I'd appreciate feedback on the idea and API, as well as advice on what to do to actually get this into std.

(It's actually part of BMI2.)

If you have any Intel CPU with BMI2 (about 2013 or later), or an AMD Zen 3 or later, PDEP seems to have 3-cycle latency and 1 per cycle throughput, and should beat the alternative methods shown in Bit Twiddling Hacks by a good margin. (uops.info table)

One thing that comes to mind is whether there are any codegen backends that have this as an intrinsic, because if the best way to use it in LLVM, say, if via an intrinsic, that's something that only core can do.

But if not, it's not obvious to me that this is common enough that it would need to be in core, vs in a crate that can be used by the things that need it.
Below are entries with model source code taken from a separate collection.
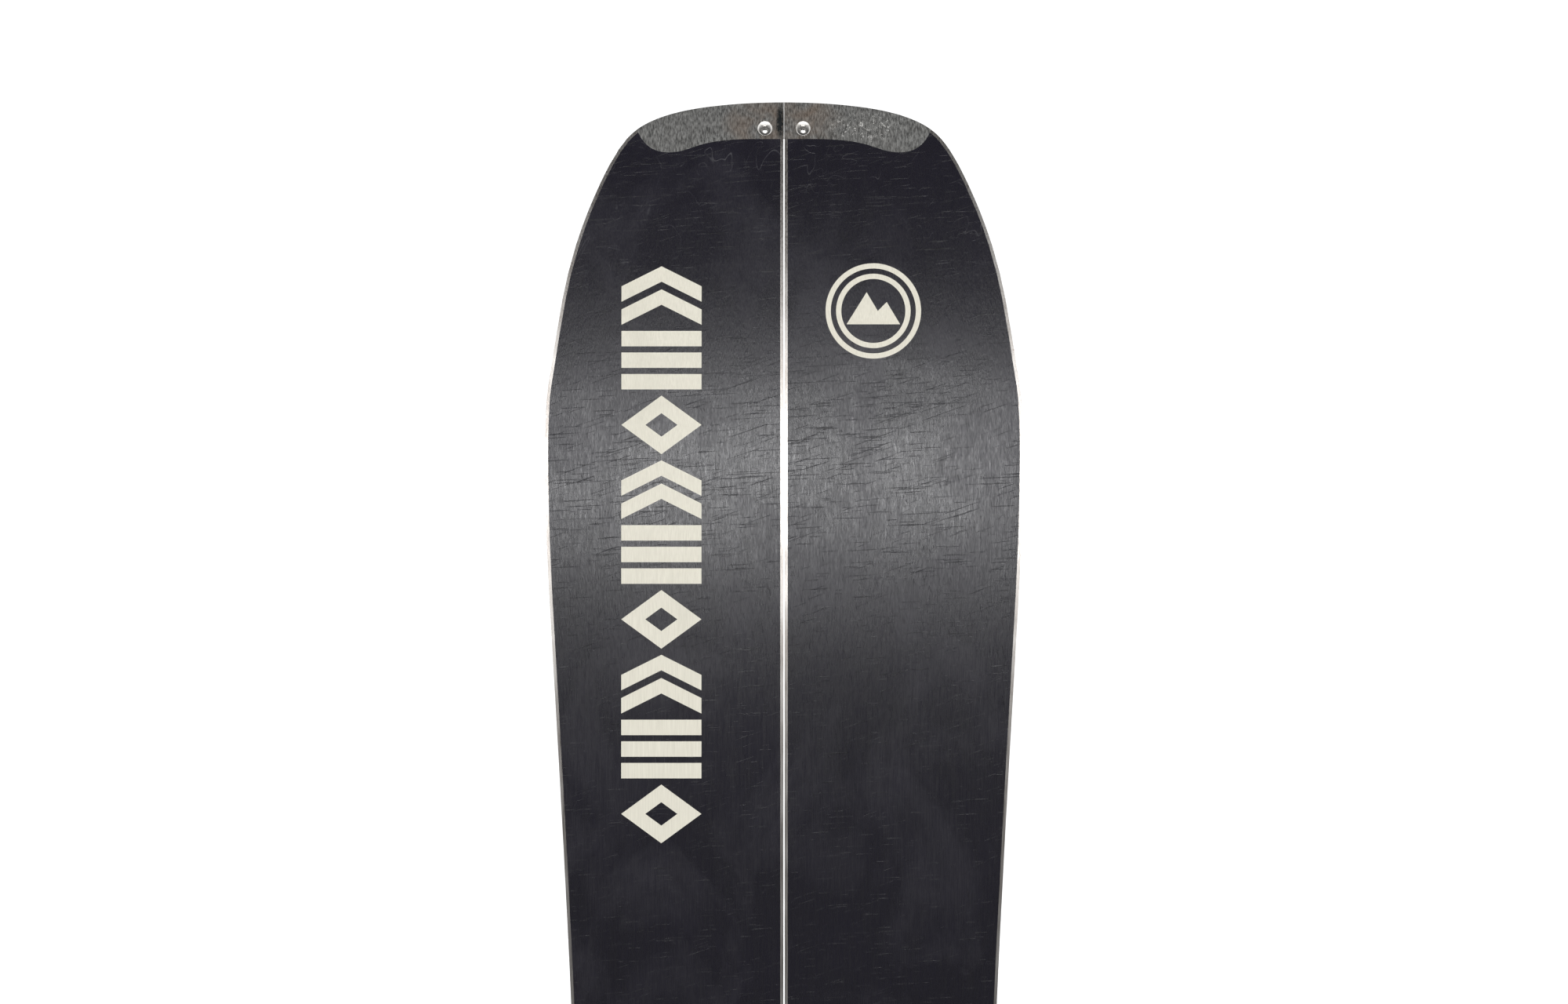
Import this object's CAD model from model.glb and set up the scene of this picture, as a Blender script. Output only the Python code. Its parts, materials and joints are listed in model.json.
import json
import math

import bmesh
import bpy
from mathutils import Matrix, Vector


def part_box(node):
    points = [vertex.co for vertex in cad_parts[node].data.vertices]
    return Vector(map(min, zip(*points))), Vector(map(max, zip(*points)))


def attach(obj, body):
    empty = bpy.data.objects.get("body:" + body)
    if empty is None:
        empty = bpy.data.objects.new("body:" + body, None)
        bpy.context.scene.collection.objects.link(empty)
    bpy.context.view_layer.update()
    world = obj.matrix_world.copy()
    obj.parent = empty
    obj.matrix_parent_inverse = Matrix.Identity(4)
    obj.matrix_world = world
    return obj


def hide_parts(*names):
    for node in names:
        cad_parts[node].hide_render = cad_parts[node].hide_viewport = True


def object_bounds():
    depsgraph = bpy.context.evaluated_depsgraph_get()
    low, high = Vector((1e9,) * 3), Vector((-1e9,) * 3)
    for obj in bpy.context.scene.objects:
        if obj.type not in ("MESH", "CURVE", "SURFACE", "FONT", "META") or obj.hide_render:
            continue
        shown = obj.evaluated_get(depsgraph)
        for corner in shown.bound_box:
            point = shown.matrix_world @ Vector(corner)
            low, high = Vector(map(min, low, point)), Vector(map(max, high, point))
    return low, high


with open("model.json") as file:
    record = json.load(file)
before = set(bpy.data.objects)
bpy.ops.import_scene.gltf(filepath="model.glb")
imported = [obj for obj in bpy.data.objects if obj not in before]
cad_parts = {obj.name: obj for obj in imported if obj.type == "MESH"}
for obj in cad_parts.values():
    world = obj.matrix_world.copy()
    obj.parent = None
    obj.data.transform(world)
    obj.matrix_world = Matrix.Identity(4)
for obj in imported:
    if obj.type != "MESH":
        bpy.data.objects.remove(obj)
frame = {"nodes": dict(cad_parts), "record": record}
nodes = frame["nodes"]
cad_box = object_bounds()
nose_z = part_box("left_topsheet")[1].z
studio_white = 1.15  # the background's strength, a little over white


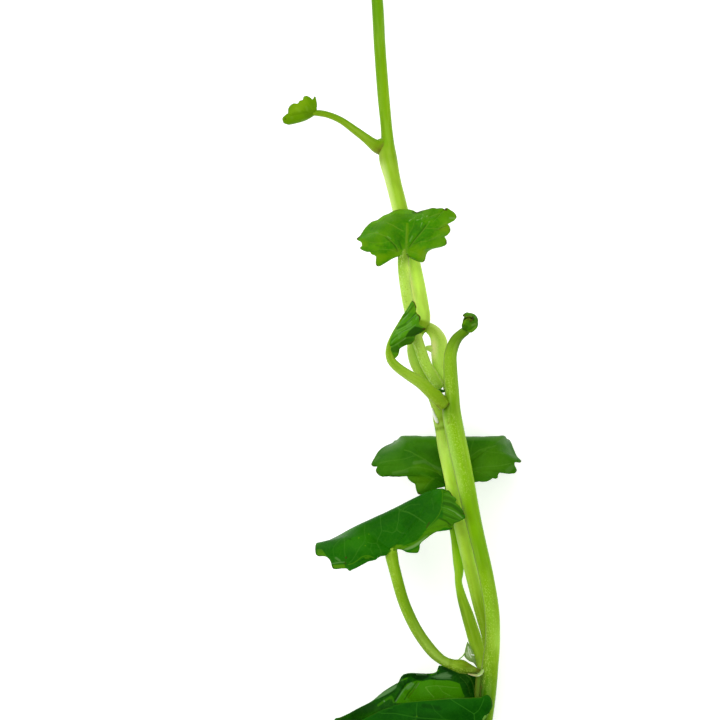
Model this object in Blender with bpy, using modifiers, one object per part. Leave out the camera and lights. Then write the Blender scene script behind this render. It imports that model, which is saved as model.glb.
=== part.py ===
"""A cut shoot of Japanese cress, laid down on a surface.

The long way of the shoot runs along Y, with the cut end at -Y and the growing tip at +Y. It is arched: its
middle stands on the back leaf, and both ends come down to the surface, which is Z = 0. Every place below is
in millimetres, seen from straight above, and the whole shoot hangs on one empty that brings the middle of
its footprint to the origin.
"""

import bisect

import bmesh
import bpy
from mathutils import Vector

MM = 0.001

# Driving dimensions, in millimetres
FOOTPRINT_CENTRE = (7.14, 2.98)
BLADE = 0.45
YOUNG_BLADE = 0.36
STEM_RADIUS = 1.3
STALK_RADIUS = 0.95
OPEN_RING = 0.06
STEPS_BETWEEN_RIBS = 2
TUBE_STEP = 2.6
EIGHT_SIDED = 1.035

# Heights of the middle line of each stem where it matters, in millimetres above the surface
JOINT_HEIGHT = 8.2
CREST_HEIGHT = 20.2

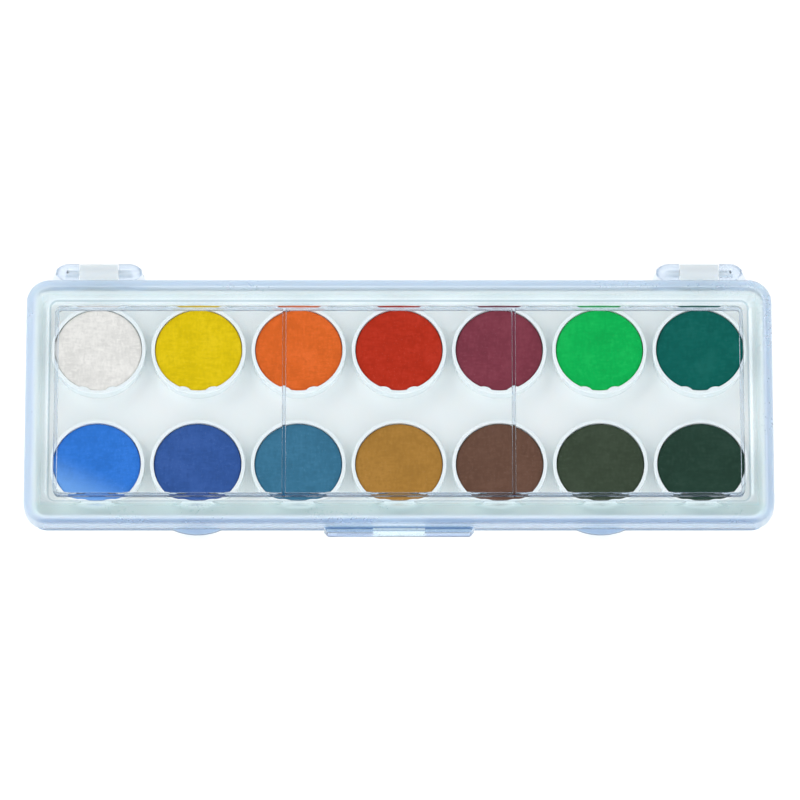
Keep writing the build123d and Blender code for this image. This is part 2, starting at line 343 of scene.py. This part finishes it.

Clang appears have BMI2 intrinsics for this

https://clang.llvm.org/doxygen/bmi2intrin_8h_source.html

Looks like GCC does as well. These are Intel-defined intrinsics

I benchmarked interleaving two u32 into one u64 on a Ryzen 5950x. pdep is indeed faster, not only for the "spread bits by one" operation, but also for the full interleaving. That I assumed might be faster with the bit-fiddeling algorithm since the two "spread bits" operations get vectorized.

It seems like there's an open proposal for C++ for a portable pdep in the form of bit_expand. The proposed implementation uses intrinsics (when available) on x86 and ARM, with a fallback implementation shifting every bit into the right place one-by-one.
Having that operation available in a portable manner is exciting, although I am sceptical that the fallback implementation would have acceptable performance for a constant mask. I'd be surprised if LLVM managed to turn that into the five shift+or+and operations of the "Interleave bits by Binary Magic Numbers" algorithm.

On the other hand, a u32::spread_bits(n: u32) or u32::spread_bits<const N: u32>() might be easier to optimize when no specialized instruction is available.

u32::spread_bits(n: u32) or u32::spread_bits<const N: u32>()

It should definitely be the former. The proper place to optimize such an expression is LLVM, which is already designed to detect runtime parameters being compile-time constants and to optimize based on that.

1 Like